Anne Boleyn was known for hiring many maids while teaching them things that would empower them as women. She has this legacy of enriching the lives of the servants of the courts. She once saved French radical Nicolas Bourbon from being sentenced to death through appealing to the French Royal Family. Indeed, Anne Boleyn was very good at conversations that she was able to pursue her ideals and protect the interests of her kingdom. During her time, the Bible was translated into English because Anne wanted to enrich the religious lives of Englishmen. She also was a patron of charity; sewing shirts with her ladies for the poor, distributing alms and funding educational foundations. The odd way that she wanted for royals to project power and importance of monarchy to the people was to wear extravagant clothes and accessories and to build majestic structures (Warnicke 234-236). The lives of her people were enriched not only by jobs but also through aesthetics, spirituality and humanities.

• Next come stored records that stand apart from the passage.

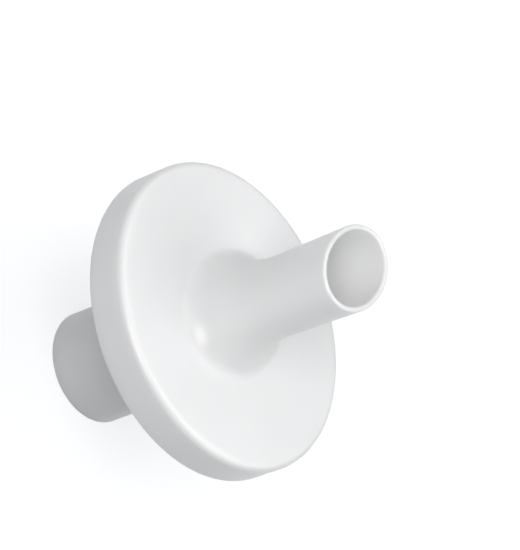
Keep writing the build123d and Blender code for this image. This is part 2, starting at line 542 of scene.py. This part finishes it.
pad_mesh = bmesh.new()
columns = [[pad_mesh.verts.new((out * math.cos(2 * math.pi * k / AROUND),
                                out * math.sin(2 * math.pi * k / AROUND), z))
            for out, z in section] for k in range(AROUND)]
for column, following in zip(columns, columns[1:] + columns[:1]):
    for i in range(len(section) - 1):
        pad_mesh.faces.new((column[i], column[i + 1], following[i + 1], following[i]))
for vertex in pad_mesh.verts:
    swell(vertex)
pad = finish_mesh(pad_mesh, "felt_pad", felt)
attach(pad, "root")
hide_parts("filter_pad")
print("pad:", len(pad.data.polygons), "faces")

# %% [markdown]
# ## Floor and surroundings
# The filter stands on matte pale paper that fills the whole view. The camera, and anything
# that mirrors the paper, sees it with some light of its own added, so that the background
# reads as white while the paper still keeps the object's shadow. The light that it throws
# back at the object isn't lifted. That light is a touch cool, as on the port and under the
# rim in the photograph, so the paper leans a little to blue. The room is a faint cool grey.

# %% Make the floor and the room
FLOOR_SIDE = 6.0
PAPER_LIFT = 0.68
PAPER_GRAIN_MM = 1.5


def make_paper():
    material, output, place = new_material("matte_pale_paper")
    grain = add_node(material, "ShaderNodeTexNoise", Vector=place, Scale=per_metre(PAPER_GRAIN_MM))
    tone = add_node(material, "ShaderNodeMix", {"data_type": "RGBA"}, i0=grain.outputs[0],
                    i6=linear("#AEB0B3"), i7=linear("#B2B4B7"))
    paper = add_node(material, "ShaderNodeBsdfDiffuse", Color=tone.outputs[2])
    light_path = add_node(material, "ShaderNodeLightPath")
    seen = add_node(material, "ShaderNodeMath", {"operation": "MAXIMUM"},
                    i0=light_path.outputs["Is Camera Ray"],
                    i1=light_path.outputs["Is Glossy Ray"])
    seen = add_node(material, "ShaderNodeMath", {"operation": "MAXIMUM"}, i0=seen.outputs[0],
                    i1=light_path.outputs["Is Transmission Ray"])
    lift = add_node(material, "ShaderNodeMath", {"operation": "MULTIPLY"}, i0=seen.outputs[0],
                    i1=PAPER_LIFT)
    glow = add_node(material, "ShaderNodeEmission", Color=linear("#FFFFFF"),
                    Strength=lift.outputs[0])
    both = add_node(material, "ShaderNodeAddShader", i0=paper.outputs[0], i1=glow.outputs[0])
    material.node_tree.links.new(both.outputs[0], output.inputs[0])
    return material


floor_mesh = bmesh.new()
bmesh.ops.create_grid(floor_mesh, x_segments=1, y_segments=1, size=FLOOR_SIDE / 2)
floor = finish_mesh(floor_mesh, "paper_floor", make_paper())

ROOM_STRENGTH = 0.08
world = bpy.data.worlds.new("studio_room")
bpy.context.scene.world = world
world.use_nodes = True
world.node_tree.nodes.clear()
room = add_node(world, "ShaderNodeBackground", Color=linear("#EAF1F8"),
                Strength=ROOM_STRENGTH)
add_node(world, "ShaderNodeOutputWorld", Surface=room.outputs[0])
print("floor", FLOOR_SIDE, "m, room at", ROOM_STRENGTH)

# %% [markdown]
# ## Light
# A pale glossy object needs big soft lights: small ones would leave hard glints and clip the
# white. The photograph shows a bright flat face, a rim that falls off to grey at its ends and
# light that reaches far down the bore. So a key softbox hangs on the camera's side, high
# enough to look into the tube, two wider ones stand left and right of it and open the sides
# of the neck, and one behind and above makes the flat face the brightest part.

# %% Place the softboxes
BODY_CENTRE = Vector((0.0, 0.0, 0.05))
LAMP_DISTANCE = 1.0
LAMPS = {
    # name: (azimuth and elevation in degrees, side in metres, watts)
    "key_softbox": (-20, 45, 0.6, 5.4),
    "left_softbox": (-92, 46, 1.2, 2.5),
    "right_softbox": (97, 47, 1.0, 3.9),
    "back_softbox": (167, 68, 0.8, 2.9),
}


def towards(azimuth, elevation):
    """The unit vector to a place, from its azimuth round Z from +X and its elevation."""
    turn, climb = math.radians(azimuth), math.radians(elevation)
    return Vector((math.cos(turn) * math.cos(climb), math.sin(turn) * math.cos(climb),
                   math.sin(climb)))


for name, (azimuth, elevation, side, watts) in LAMPS.items():
    lamp = bpy.data.lights.new(name, "AREA")
    lamp.shape, lamp.size, lamp.energy = "SQUARE", side, watts
    holder = bpy.data.objects.new(name, lamp)
    bpy.context.scene.collection.objects.link(holder)
    place = towards(azimuth, elevation)
    holder.location = BODY_CENTRE + place * LAMP_DISTANCE
    holder.rotation_euler = (-place).to_track_quat("-Z", "Y").to_euler()
    print(name, watts, "W")

bpy.context.scene.view_settings.view_transform = "Standard"

# %% [markdown]
# ## Camera
# The photograph looks down on the upright filter from 37 degrees above its body and is turned
# so far that the airway runs from lower left to upper right. The turn, the distance and the
# lens come from fitting the outlines of the disc, the port and the oval lip by given points,
# and a long lens of about 200 mm follows from how little the far port shrinks.

# %% Place the camera
CAMERA_AZIMUTH, CAMERA_ELEVATION, CAMERA_ROLL = -15.56, 36.95, 68.86
CAMERA_AIM = Vector((-0.0111, -0.0047, 0.0615))
CAMERA_DISTANCE = 0.8524
LENS_MM = 199.56

camera_data = bpy.data.cameras.new("catalogue_camera")
camera_data.lens, camera_data.sensor_width = LENS_MM, 36.0
camera = bpy.data.objects.new("catalogue_camera", camera_data)
bpy.context.scene.collection.objects.link(camera)
back = towards(CAMERA_AZIMUTH, CAMERA_ELEVATION)
level = back.to_track_quat("Z", "Y").to_matrix().to_4x4()
camera.matrix_world = (Matrix.Translation(CAMERA_AIM + back * CAMERA_DISTANCE) @ level
                       @ Matrix.Rotation(math.radians(CAMERA_ROLL), 4, "Z"))
bpy.context.scene.camera = camera
print("camera at", [round(x, 4) for x in camera.matrix_world.translation])
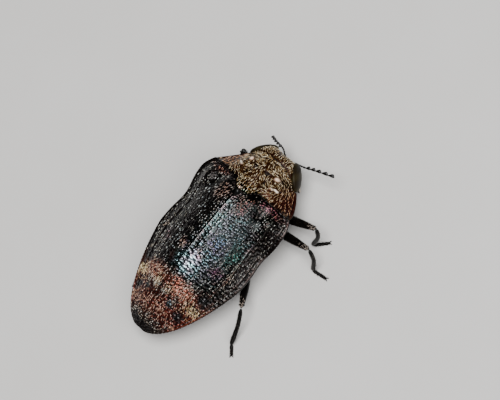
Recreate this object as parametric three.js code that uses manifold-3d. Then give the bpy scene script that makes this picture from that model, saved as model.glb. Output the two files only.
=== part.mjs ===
// Leaf-mining jewel beetle (genus Brachys), a still life-size model standing on its six feet.
// Millimetres. +Y points to the head, +X to the beetle's right, +Z up. The feet stand at z = 0.
import * as THREE from 'three';
import { mergeVertices } from 'three/addons/utils/BufferGeometryUtils.js';
import Module from 'manifold-3d';

// ---------------------------------------------------------------- driving sizes
const GAP = 0.03; // clear space between neighbouring plates
const PITCH = 0.05; // rise of the body towards the head, mm per mm

const MARGIN_Z = 1.0; // height of the side margin of the wing cases at y = 0
const SHOULDER_RISE = 0.16; // how much higher that margin runs at the shoulder
const SHELL = 0.13; // thickness of the wing cases
const SHELL_EDGE = 0.06; // thickness of their outer edge

const APEX_Y = -2.985; // tip of the wing cases
const WIDEST_Y = -0.45; // where the taper to the tip begins
const HALF_WIDTH = 1.52; // half width of the closed wing cases
const TAPER_POWER = 1.22;
const TAPER_ROUND = 0.49;
const WAIST = 0.055; // depth of the side notch behind the shoulder
const WAIST_Y = 0.4;
const WAIST_LENGTH = 0.35;
const SHOULDER_Y = 1.25; // where the shoulder starts to round off
const SHOULDER_LENGTH = 0.45;
const SHOULDER_CUT = 0.1;
const SHOULDER_SWELL = 0.03; // extra half width at the shoulder

const CREST = 0.83; // height of the seam above the side margin
const CREST_Y = 0.6;
const CREST_POWER = 3.0;
const BASE_DROP = 0.14; // fall of the seam towards the scutellum
const KEEL_U = 0.76; // place of the side keel, as a share of the half width
const KEEL_HEIGHT = 0.33; // its height, as a share of the crest
const DISC_POWER = 1.75;

const BASE_Y = 1.73; // hind margin of the pronotum, away from its middle lobe
const LOBE = 0.23; // length of the middle lobe
const LOBE_HALF = 0.3;

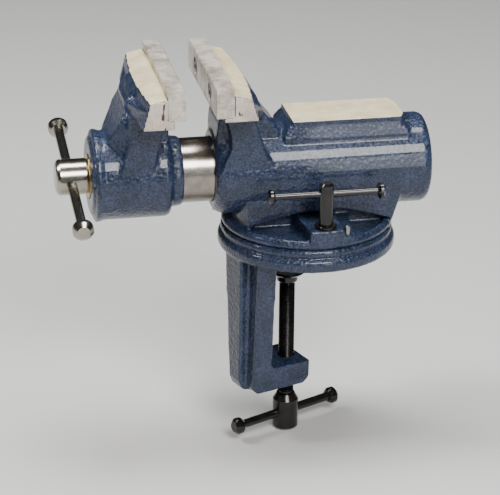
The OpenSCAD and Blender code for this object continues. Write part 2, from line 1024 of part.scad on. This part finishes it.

“Anne Boleyn.” 2 November 2008. English History.net. 8 March 2009 <http://englishhistory.net/tudor>.
“Anne Boleyn: The Most Happy.” 1 December 2008. Tudor History.org. 8 March 2009 <http://tudorhistory.org/>.
Ives, Eric William. The Life and Death of Anne Boleyn. Blackwell Publishing, 2004.
Warnicke, Retha M. The Rise and Fall of Anne Boleyn. Cambridge: Cambridge University Press, 1991.